[short_answer] Using any three examples from different parts of ancient India, explain how traditional societies managed water resources effectively long before modern engineering.
Generated by claude-sonnet-4-6 · 2026-06-26 13:31 · grounding rag
Model Answer
Ancient Indians managed water resources through ingenious local methods:
- Sringaverapura (1st century B.C.) near Allahabad had a sophisticated water harvesting system that channelled floodwater of the Ganga for storage and use.
- Khadins and Johads in Rajasthan — agricultural fields were converted into rain-fed storage structures; in arid Rajasthan, underground tankas stored rooftop rainwater for drinking.
- Guls/Kuls of the Western Himalayas — diversion channels were built in hilly regions to redirect stream water for irrigation of agricultural fields.

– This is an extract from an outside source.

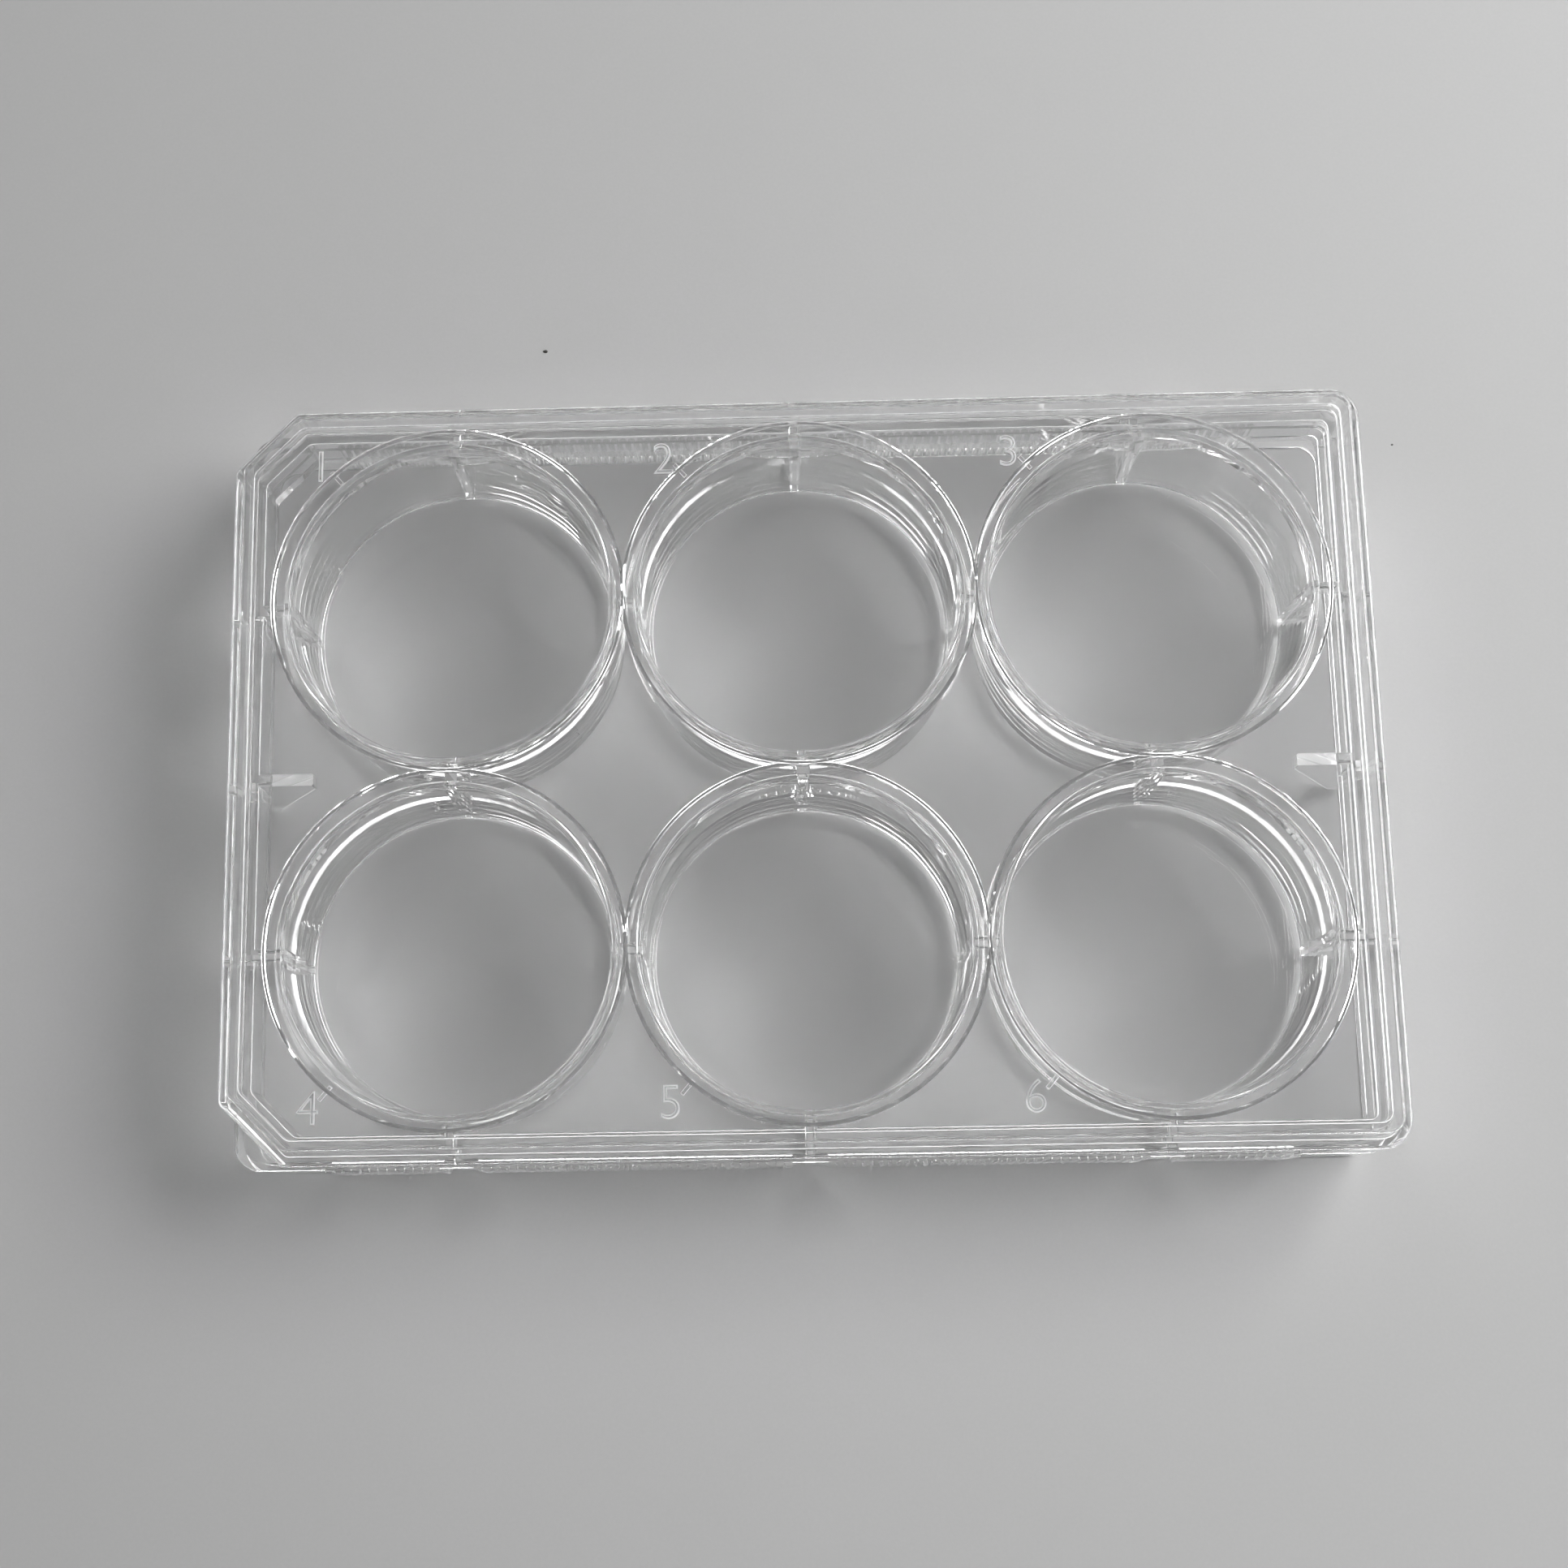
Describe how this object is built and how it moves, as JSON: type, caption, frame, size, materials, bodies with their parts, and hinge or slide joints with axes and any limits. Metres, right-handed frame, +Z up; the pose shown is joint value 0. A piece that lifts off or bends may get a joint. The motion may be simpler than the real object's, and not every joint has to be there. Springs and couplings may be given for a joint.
{
  "type": "multiwell culture plate with lid",
  "caption": "Clear moulded culture plate with a grid of flat-bottomed round wells, a stepped skirt with grip flutes and a loose-fitting lid with vapour rings.",
  "frame": {"origin": "middle of the footprint, on the surface the plate stands on", "axes": "+X along the length, towards the end with rounded lid corners; +Y along the width, towards the row of wells 1 to 3; +Z up, out of the wells"},
  "size_m": [0.1278, 0.086, 0.0212],
  "materials": {
    "clear_polystyrene": "polished, clear",
    "lid_polystyrene": "polished, clear"
  },
  "bodies": {
    "root": {"base": "clear_polystyrene", "lid": "lid_polystyrene"}
  },
  "joints": []
}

These examples show that ancient societies understood local rainfall, soil conditions, and geography, designing effective water systems without modern engineering.
Source: Water Resources, Chapter 3
---
Explanation
- The examiner expects three distinct examples from different regions — that is the core demand. Pick examples from geographically separate areas (plains, arid zone, hills).
- Name the place/system clearly, then give one specific detail (what it did / how it worked).
- A brief concluding line showing the "so what" (local ecological knowledge) helps but keep it to one sentence.
- Avoid listing more than three; depth over breadth for 3 marks.